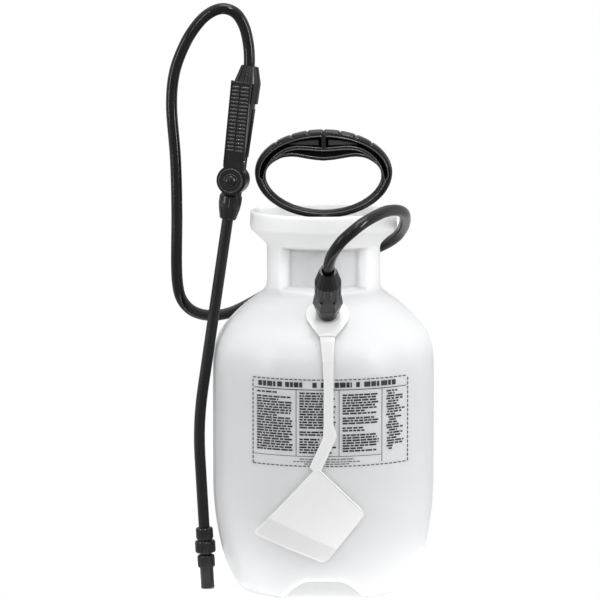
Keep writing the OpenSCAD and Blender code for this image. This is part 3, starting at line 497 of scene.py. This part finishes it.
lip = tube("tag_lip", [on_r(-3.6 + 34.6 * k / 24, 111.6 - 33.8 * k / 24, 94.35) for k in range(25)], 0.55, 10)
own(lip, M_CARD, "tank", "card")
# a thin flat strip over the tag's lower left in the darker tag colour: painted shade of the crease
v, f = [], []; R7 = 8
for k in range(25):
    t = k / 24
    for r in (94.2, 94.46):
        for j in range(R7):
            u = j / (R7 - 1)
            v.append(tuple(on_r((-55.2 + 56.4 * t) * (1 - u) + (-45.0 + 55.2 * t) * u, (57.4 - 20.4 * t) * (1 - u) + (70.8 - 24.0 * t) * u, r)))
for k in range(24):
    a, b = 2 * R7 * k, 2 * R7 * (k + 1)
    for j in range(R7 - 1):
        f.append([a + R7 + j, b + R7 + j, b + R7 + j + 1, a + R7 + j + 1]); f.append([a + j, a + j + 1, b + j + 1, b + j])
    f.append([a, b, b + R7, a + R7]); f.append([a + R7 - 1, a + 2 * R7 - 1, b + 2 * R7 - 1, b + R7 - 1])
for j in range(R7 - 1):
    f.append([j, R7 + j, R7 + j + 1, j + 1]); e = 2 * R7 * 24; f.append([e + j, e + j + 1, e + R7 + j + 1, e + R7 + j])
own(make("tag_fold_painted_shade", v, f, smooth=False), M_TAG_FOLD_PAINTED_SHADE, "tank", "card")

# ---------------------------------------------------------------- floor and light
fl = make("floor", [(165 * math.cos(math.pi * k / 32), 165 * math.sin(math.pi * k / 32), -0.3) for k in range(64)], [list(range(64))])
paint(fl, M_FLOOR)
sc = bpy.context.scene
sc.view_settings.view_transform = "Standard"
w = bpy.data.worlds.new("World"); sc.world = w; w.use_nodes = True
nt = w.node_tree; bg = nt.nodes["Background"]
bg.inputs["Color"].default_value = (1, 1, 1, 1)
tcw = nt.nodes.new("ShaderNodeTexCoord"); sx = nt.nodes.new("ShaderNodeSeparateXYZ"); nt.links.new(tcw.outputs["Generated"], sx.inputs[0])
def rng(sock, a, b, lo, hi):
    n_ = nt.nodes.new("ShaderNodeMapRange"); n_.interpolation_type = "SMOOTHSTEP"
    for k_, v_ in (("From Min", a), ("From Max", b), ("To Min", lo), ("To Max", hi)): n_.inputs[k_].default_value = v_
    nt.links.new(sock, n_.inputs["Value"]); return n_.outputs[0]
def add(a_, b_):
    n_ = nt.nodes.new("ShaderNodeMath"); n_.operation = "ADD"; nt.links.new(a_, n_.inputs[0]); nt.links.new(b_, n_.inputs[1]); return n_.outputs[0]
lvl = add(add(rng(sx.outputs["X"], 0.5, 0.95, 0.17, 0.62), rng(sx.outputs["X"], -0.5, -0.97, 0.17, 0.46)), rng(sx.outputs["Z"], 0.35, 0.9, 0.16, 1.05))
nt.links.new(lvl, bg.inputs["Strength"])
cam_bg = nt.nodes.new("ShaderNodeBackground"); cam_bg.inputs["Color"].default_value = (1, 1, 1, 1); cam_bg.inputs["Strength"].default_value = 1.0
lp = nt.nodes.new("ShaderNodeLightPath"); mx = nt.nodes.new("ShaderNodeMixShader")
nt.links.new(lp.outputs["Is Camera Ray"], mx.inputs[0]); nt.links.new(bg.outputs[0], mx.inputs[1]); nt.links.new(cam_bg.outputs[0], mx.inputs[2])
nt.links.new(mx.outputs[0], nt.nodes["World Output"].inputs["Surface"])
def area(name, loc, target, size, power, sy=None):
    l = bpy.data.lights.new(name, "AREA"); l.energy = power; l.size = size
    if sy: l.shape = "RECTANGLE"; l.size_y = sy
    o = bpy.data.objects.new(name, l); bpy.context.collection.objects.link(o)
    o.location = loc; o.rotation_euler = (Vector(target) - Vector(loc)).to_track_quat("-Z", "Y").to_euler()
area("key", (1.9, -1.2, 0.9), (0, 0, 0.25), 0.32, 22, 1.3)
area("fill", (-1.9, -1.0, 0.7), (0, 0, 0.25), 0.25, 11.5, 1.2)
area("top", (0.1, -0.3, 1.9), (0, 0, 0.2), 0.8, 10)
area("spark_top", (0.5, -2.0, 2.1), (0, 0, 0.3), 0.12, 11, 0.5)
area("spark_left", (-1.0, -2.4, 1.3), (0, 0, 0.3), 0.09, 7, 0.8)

####

Exercise objective -> Go through the listing above and restate it word for word.

Expected answer ->
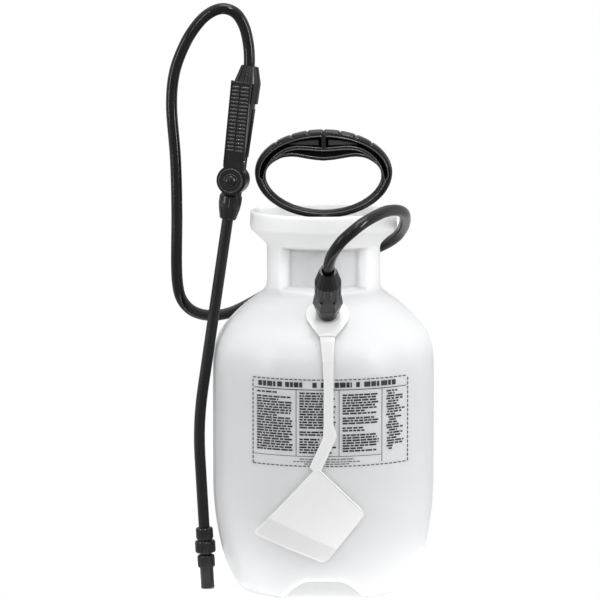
Keep writing the OpenSCAD and Blender code for this image. This is part 3, starting at line 497 of scene.py. This part finishes it.
lip = tube("tag_lip", [on_r(-3.6 + 34.6 * k / 24, 111.6 - 33.8 * k / 24, 94.35) for k in range(25)], 0.55, 10)
own(lip, M_CARD, "tank", "card")
# a thin flat strip over the tag's lower left in the darker tag colour: painted shade of the crease
v, f = [], []; R7 = 8
for k in range(25):
    t = k / 24
    for r in (94.2, 94.46):
        for j in range(R7):
            u = j / (R7 - 1)
            v.append(tuple(on_r((-55.2 + 56.4 * t) * (1 - u) + (-45.0 + 55.2 * t) * u, (57.4 - 20.4 * t) * (1 - u) + (70.8 - 24.0 * t) * u, r)))
for k in range(24):
    a, b = 2 * R7 * k, 2 * R7 * (k + 1)
    for j in range(R7 - 1):
        f.append([a + R7 + j, b + R7 + j, b + R7 + j + 1, a + R7 + j + 1]); f.append([a + j, a + j + 1, b + j + 1, b + j])
    f.append([a, b, b + R7, a + R7]); f.append([a + R7 - 1, a + 2 * R7 - 1, b + 2 * R7 - 1, b + R7 - 1])
for j in range(R7 - 1):
    f.append([j, R7 + j, R7 + j + 1, j + 1]); e = 2 * R7 * 24; f.append([e + j, e + j + 1, e + R7 + j + 1, e + R7 + j])
own(make("tag_fold_painted_shade", v, f, smooth=False), M_TAG_FOLD_PAINTED_SHADE, "tank", "card")

# ---------------------------------------------------------------- floor and light
fl = make("floor", [(165 * math.cos(math.pi * k / 32), 165 * math.sin(math.pi * k / 32), -0.3) for k in range(64)], [list(range(64))])
paint(fl, M_FLOOR)
sc = bpy.context.scene
sc.view_settings.view_transform = "Standard"
w = bpy.data.worlds.new("World"); sc.world = w; w.use_nodes = True
nt = w.node_tree; bg = nt.nodes["Background"]
bg.inputs["Color"].default_value = (1, 1, 1, 1)
tcw = nt.nodes.new("ShaderNodeTexCoord"); sx = nt.nodes.new("ShaderNodeSeparateXYZ"); nt.links.new(tcw.outputs["Generated"], sx.inputs[0])
def rng(sock, a, b, lo, hi):
    n_ = nt.nodes.new("ShaderNodeMapRange"); n_.interpolation_type = "SMOOTHSTEP"
    for k_, v_ in (("From Min", a), ("From Max", b), ("To Min", lo), ("To Max", hi)): n_.inputs[k_].default_value = v_
    nt.links.new(sock, n_.inputs["Value"]); return n_.outputs[0]
def add(a_, b_):
    n_ = nt.nodes.new("ShaderNodeMath"); n_.operation = "ADD"; nt.links.new(a_, n_.inputs[0]); nt.links.new(b_, n_.inputs[1]); return n_.outputs[0]
lvl = add(add(rng(sx.outputs["X"], 0.5, 0.95, 0.17, 0.62), rng(sx.outputs["X"], -0.5, -0.97, 0.17, 0.46)), rng(sx.outputs["Z"], 0.35, 0.9, 0.16, 1.05))
nt.links.new(lvl, bg.inputs["Strength"])
cam_bg = nt.nodes.new("ShaderNodeBackground"); cam_bg.inputs["Color"].default_value = (1, 1, 1, 1); cam_bg.inputs["Strength"].default_value = 1.0
lp = nt.nodes.new("ShaderNodeLightPath"); mx = nt.nodes.new("ShaderNodeMixShader")
nt.links.new(lp.outputs["Is Camera Ray"], mx.inputs[0]); nt.links.new(bg.outputs[0], mx.inputs[1]); nt.links.new(cam_bg.outputs[0], mx.inputs[2])
nt.links.new(mx.outputs[0], nt.nodes["World Output"].inputs["Surface"])
def area(name, loc, target, size, power, sy=None):
    l = bpy.data.lights.new(name, "AREA"); l.energy = power; l.size = size
    if sy: l.shape = "RECTANGLE"; l.size_y = sy
    o = bpy.data.objects.new(name, l); bpy.context.collection.objects.link(o)
    o.location = loc; o.rotation_euler = (Vector(target) - Vector(loc)).to_track_quat("-Z", "Y").to_euler()
area("key", (1.9, -1.2, 0.9), (0, 0, 0.25), 0.32, 22, 1.3)
area("fill", (-1.9, -1.0, 0.7), (0, 0, 0.25), 0.25, 11.5, 1.2)
area("top", (0.1, -0.3, 1.9), (0, 0, 0.2), 0.8, 10)
area("spark_top", (0.5, -2.0, 2.1), (0, 0, 0.3), 0.12, 11, 0.5)
area("spark_left", (-1.0, -2.4, 1.3), (0, 0, 0.3), 0.09, 7, 0.8)